Plus que jamais cette crise révèle les liens mortifères entre patriarcat et capitalisme. Comme le capitalisme exploite la main d’œuvre sous-qualifiée pour accroître ses profits, le patriarcat lui a historiquement servi une organisation sociale à bas coût sacrifiant les femmes sur l’autel de la productivité. Même une fois avoir conquis le droit de vote, le droit à disposer de leur corps et de nombreux droits au travail, le patriarcat est toujours là : dans les inégalités salariales et la non reconnaissance du travail domestique comme un travail non-rémunéré, dans les violences sexuelles qui perdurent, mais aussi dans la continuité des références culturelles viriles et guerrières qui ne font que détériorer les rapports humains et politiques.
Pendant longtemps les luttes féministes ont du se mesurer aux luttes de classes au sein des mouvements révolutionnaires, considérées comme secondaires voire disruptives. C’était oublier trop vite la place d’avant-garde qu’ont toujours eu les femmes dans les révolutions. Et c’est ne pas reconnaître aujourd’hui la formidable force de mobilisation que représentent les luttes des femmes partout dans le monde.
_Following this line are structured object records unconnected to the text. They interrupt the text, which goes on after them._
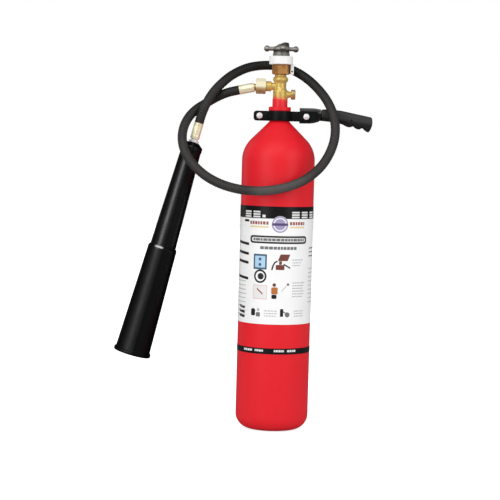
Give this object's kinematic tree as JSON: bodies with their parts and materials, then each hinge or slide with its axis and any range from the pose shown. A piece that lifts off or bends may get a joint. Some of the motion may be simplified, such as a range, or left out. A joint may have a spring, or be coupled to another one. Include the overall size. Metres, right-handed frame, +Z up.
{
  "type": "fire extinguisher",
  "caption": "Tall red gas cylinder with a brass handwheel valve, strap-clamped side handle, looped black hose and a long black discharge horn; stands upright.",
  "frame": {"origin": "centre of the cylinder's flat foot, where it meets the floor", "axes": "+Z up along the cylinder, +X towards the carrying handle, -X towards the valve outlet, -Y towards the label's face"},
  "size_m": [0.4857, 0.1655, 0.743],
  "materials": {
    "red_paint": "glossy enamel",
    "black_paint": "semi-gloss enamel",
    "label": "printed film",
    "black_band": "printed film",
    "brass": "machined",
    "pale_gold": "plated",
    "copper_alloy": "machined",
    "zinc_steel": "bright zinc plate",
    "cast_metal": "sand cast",
    "white_plastic": "moulded",
    "nylon": "turned",
    "hose_rubber": "cloth wrapped rubber",
    "horn_plastic": "moulded, glossy",
    "grip_plastic": "moulded, satin"
  },
  "bodies": {
    "root": {"cylinder_shell": "red_paint", "label_sleeve": "label", "lower_label_band": "black_band", "neck_ring": "red_paint", "valve_body": "brass", "gland_nut": "copper_alloy", "gland_packing": "nylon", "packing_follower": "brass", "safety_cap": "brass", "burst_disc": "copper_alloy", "disc_washer": "copper_alloy", "dip_tube": "zinc_steel", "tamper_collar": "white_plastic", "union_nut": "pale_gold", "hose_nipple": "brass", "ferrule_valve_end": "pale_gold", "hose": "hose_rubber", "strap_rear": "black_paint", "strap_front": "black_paint", "clamp_bolt_left": "zinc_steel", "clamp_bolt_right": "zinc_steel", "clamp_washer_left": "zinc_steel", "clamp_washer_right": "zinc_steel", "clamp_nut_left": "zinc_steel", "clamp_nut_right": "zinc_steel", "handle_frame": "black_paint", "handle_grip": "grip_plastic", "grip_pin_1": "black_paint", "grip_pin_2": "black_paint"},
    "handwheel": {"handwheel": "cast_metal", "spindle": "zinc_steel", "wheel_washer": "zinc_steel", "wheel_nut": "zinc_steel"},
    "plug": {"valve_plug": "brass", "plug_seal": "nylon"},
    "horn": {"ferrule_horn_end": "pale_gold", "horn_nipple": "zinc_steel", "horn_jet": "brass", "horn_upper": "horn_plastic", "horn_lower": "horn_plastic"}
  },
  "joints": [
    {"name": "handwheel_turn", "type": "hinge", "parent": "root", "child": "handwheel", "pos_m": [0, 0, 0.73], "axis": [0, 0, 1], "range_deg": [0, 900]},
    {"name": "plug_lift", "type": "slide", "parent": "handwheel", "child": "plug", "axis": [0, 0, 1], "range_m": [0, 0.0038]},
    {"name": "horn_swing", "type": "hinge", "parent": "root", "child": "horn", "pos_m": [-0.14854, -0.012, 0.60472], "axis": [0, 1, 0], "range_deg": [-17, 10], "stiffness_Nm_per_rad": 3, "springref_deg": 3.44, "deforming": ["hose"]}
  ],
  "couplings": [
    {"joint": "plug_lift", "follows": "handwheel_turn", "m_per_rad": 0.00023873}
  ]
}
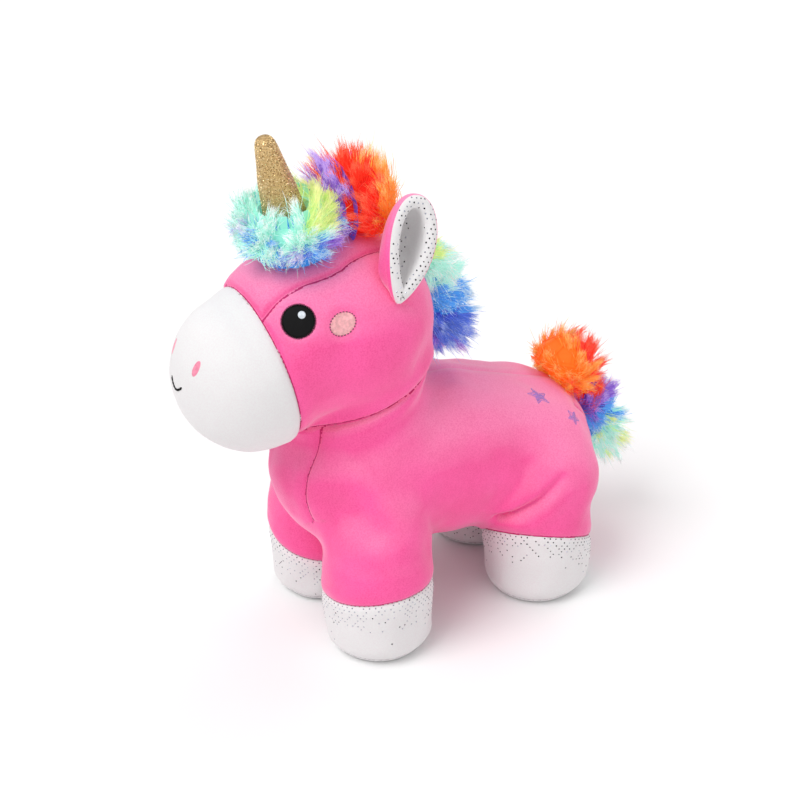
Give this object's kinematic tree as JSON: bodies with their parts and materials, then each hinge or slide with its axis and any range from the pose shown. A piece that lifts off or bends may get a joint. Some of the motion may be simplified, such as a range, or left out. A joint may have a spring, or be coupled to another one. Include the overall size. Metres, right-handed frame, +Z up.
{
  "type": "plush unicorn",
  "caption": "Standing plush unicorn with stuffed body, four hooves, cupped ears, glitter horn, rainbow fur mane and tail, and embroidered face.",
  "frame": {"origin": "on the floor under the middle of the toy's bounding box", "axes": "+Z up; the toy faces -Y; its left side is +X"},
  "size_m": [0.1188, 0.2612, 0.2785],
  "materials": {
    "pink_velour": "short velour pile, soft sheen",
    "white_velour": "short velour pile, soft sheen",
    "hoof_foil": "white velour with silver foil dots",
    "ear_foil": "white velour with silver foil dots",
    "gold_glitter": "gold glitter fabric",
    "stuffing": "polyester fibre",
    "aqua_fur": "long pile fur, mint to yellow and blue",
    "flame_fur": "long pile fur, red to orange",
    "blue_fur": "long pile fur, mint to blue and violet",
    "tail_fur": "long pile fur, orange through violet and blue to mint",
    "black_thread": "satin stitch",
    "white_thread": "satin stitch",
    "blush_thread": "satin stitch",
    "rose_thread": "satin stitch",
    "violet_thread": "satin stitch"
  },
  "bodies": {
    "torso": {"torso_stuffing": "stuffing", "belly_gusset": "pink_velour", "side_panel_left": "pink_velour", "side_panel_right": "pink_velour", "hip_star_large": "violet_thread", "hip_star_small": "violet_thread"},
    "head": {"head_stuffing": "stuffing", "muzzle": "white_velour", "forehead_gusset": "pink_velour", "head_panel_left": "pink_velour", "head_panel_right": "pink_velour", "eye_left": "black_thread", "eye_highlight_left": "white_thread", "cheek_left": "blush_thread", "nostril_left": "rose_thread", "eye_right": "black_thread", "eye_highlight_right": "white_thread", "cheek_right": "blush_thread", "nostril_right": "rose_thread", "smile": "black_thread", "forelock": "aqua_fur", "mane_front": "flame_fur", "mane_back": "blue_fur"},
    "horn": {"horn_skin": "gold_glitter", "horn_stuffing": "stuffing"},
    "tail": {"tail": "tail_fur"},
    "ear_left": {"ear_outer_left": "pink_velour", "ear_lining_left": "ear_foil"},
    "ear_right": {"ear_outer_right": "pink_velour", "ear_lining_right": "ear_foil"},
    "leg_front_left": {"leg_stuffing_front_left": "stuffing", "leg_skin_front_left": "pink_velour", "hoof_front_left": "hoof_foil", "sole_front_left": "hoof_foil"},
    "leg_front_right": {"leg_stuffing_front_right": "stuffing", "leg_skin_front_right": "pink_velour", "hoof_front_right": "hoof_foil", "sole_front_right": "hoof_foil"},
    "leg_hind_left": {"leg_stuffing_hind_left": "stuffing", "leg_skin_hind_left": "pink_velour", "hoof_hind_left": "hoof_foil", "sole_hind_left": "hoof_foil"},
    "leg_hind_right": {"leg_stuffing_hind_right": "stuffing", "leg_skin_hind_right": "pink_velour", "hoof_hind_right": "hoof_foil", "sole_hind_right": "hoof_foil"}
  },
  "joints": [
    {"name": "head_nod", "type": "hinge", "parent": "torso", "child": "head", "pos_m": [0, -0.0306, 0.111], "axis": [1, 0, 0], "range_deg": [-12, 10], "stiffness_Nm_per_rad": 0.8},
    {"name": "ear_left_flop", "type": "hinge", "parent": "head", "child": "ear_left", "pos_m": [0.035, -0.0271, 0.195], "axis": [-0.6092, -0.2297, 0.759], "range_deg": [-30, 4], "stiffness_Nm_per_rad": 0.03},
    {"name": "ear_right_flop", "type": "hinge", "parent": "head", "child": "ear_right", "pos_m": [-0.035, -0.0271, 0.195], "axis": [-0.6092, 0.2297, -0.759], "range_deg": [-30, 4], "stiffness_Nm_per_rad": 0.03},
    {"name": "horn_flex", "type": "hinge", "parent": "head", "child": "horn", "pos_m": [0, -0.0646, 0.215], "axis": [1, 0, 0], "range_deg": [-8, 8], "stiffness_Nm_per_rad": 0.08},
    {"name": "tail_lift", "type": "hinge", "parent": "torso", "child": "tail", "pos_m": [0, 0.0734, 0.102], "axis": [1, 0, 0], "range_deg": [-3, 25], "stiffness_Nm_per_rad": 0.1},
    {"name": "leg_front_left_swing", "type": "hinge", "parent": "torso", "child": "leg_front_left", "pos_m": [0.031, -0.0431, 0.048], "axis": [1, 0, 0], "range_deg": [-13, 13], "stiffness_Nm_per_rad": 0.6},
    {"name": "leg_front_right_swing", "type": "hinge", "parent": "torso", "child": "leg_front_right", "pos_m": [-0.031, -0.0431, 0.048], "axis": [1, 0, 0], "range_deg": [-13, 13], "stiffness_Nm_per_rad": 0.6},
    {"name": "leg_hind_left_swing", "type": "hinge", "parent": "torso", "child": "leg_hind_left", "pos_m": [0.031, 0.0539, 0.048], "axis": [1, 0, 0], "range_deg": [-13, 13], "stiffness_Nm_per_rad": 0.6},
    {"name": "leg_hind_right_swing", "type": "hinge", "parent": "torso", "child": "leg_hind_right", "pos_m": [-0.031, 0.0539, 0.048], "axis": [1, 0, 0], "range_deg": [-13, 13], "stiffness_Nm_per_rad": 0.6}
  ]
}
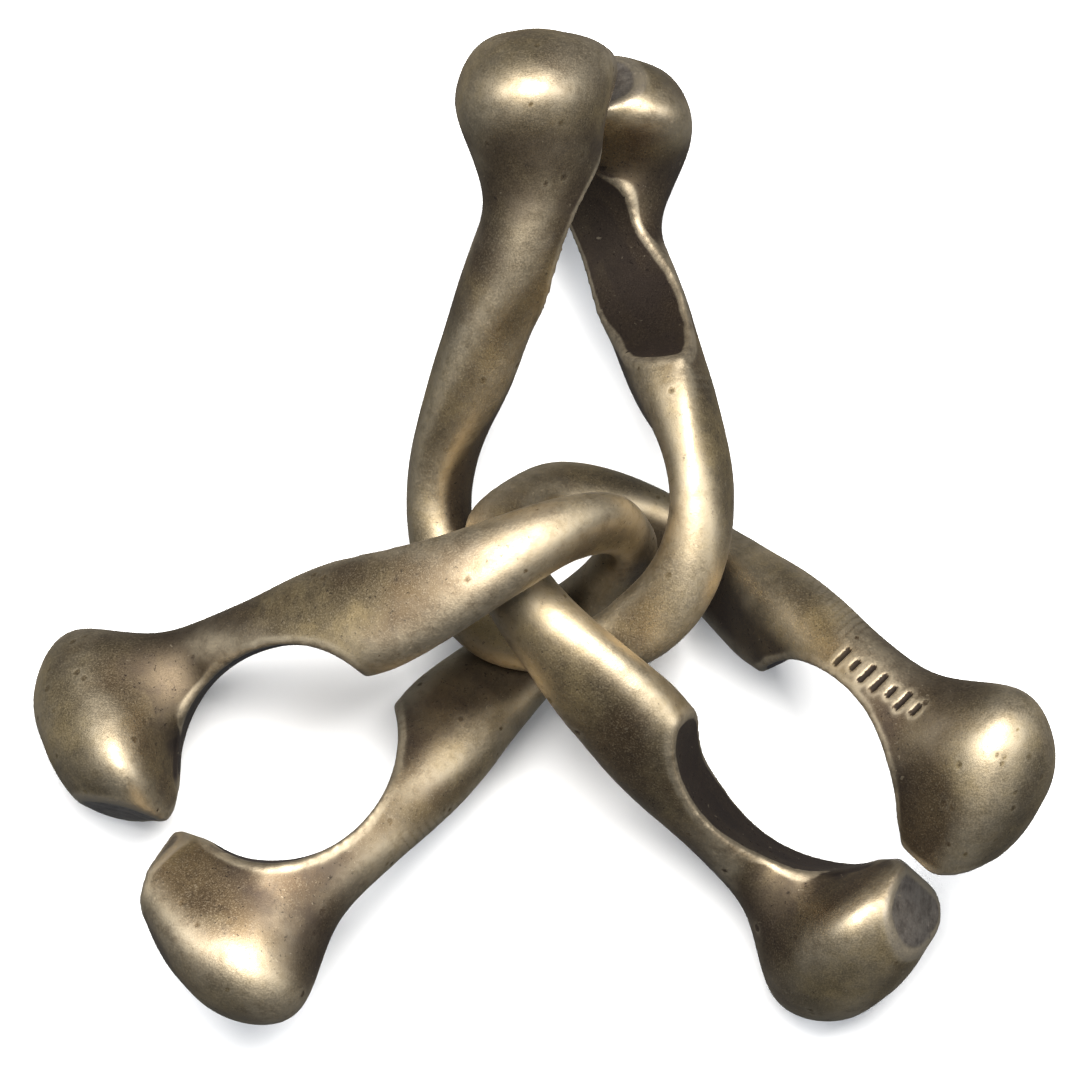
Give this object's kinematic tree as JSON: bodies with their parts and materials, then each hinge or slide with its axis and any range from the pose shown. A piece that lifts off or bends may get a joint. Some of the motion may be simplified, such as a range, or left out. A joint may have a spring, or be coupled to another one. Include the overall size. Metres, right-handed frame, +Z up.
{
  "type": "metal ring disentanglement puzzle",
  "caption": "Cast metal disentanglement puzzle of identical twisted open rings with bulb ends, linked through one another and lying flat.",
  "frame": {"origin": "on the table under the middle of the linked rings' bounding box", "axes": "+Z up from the table, +Y along the upper ring towards its bulbs, +X to the right of it"},
  "size_m": [0.0776, 0.0782, 0.0356],
  "materials": {
    "antique_brass": "satin"
  },
  "bodies": {
    "upper": {"upper_ring": "antique_brass"},
    "left": {"left_ring": "antique_brass"},
    "right": {"right_ring": "antique_brass"}
  },
  "joints": [
    {"name": "left_swing", "type": "hinge", "parent": "upper", "child": "left", "pos_m": [0.00045, -0.00631, 0.01335], "axis": [-0.8917, 0.0401, -0.4509], "range_deg": [-20, 8]},
    {"name": "right_swing", "type": "hinge", "parent": "upper", "child": "right", "pos_m": [0.00465, -0.00761, 0.01125], "axis": [0.3786, 0.2292, 0.8967], "range_deg": [-30, 6]}
  ]
}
Comme l’écologie, le féminisme offre la possibilité de redéfinir en profondeur l’organisation de notre société. Bien au-delà du droit des femmes, c’est aussi la place et le rôle des hommes qui peut ainsi être repensée. Sortir du patriarcat c’est penser la production, la consommation et la reproduction par le prisme de l’égalité des individus. En cela, ce sont autant de thèmes à approfondir et de défis à relever dans la révolution écosocialiste à laquelle nous nous préparons.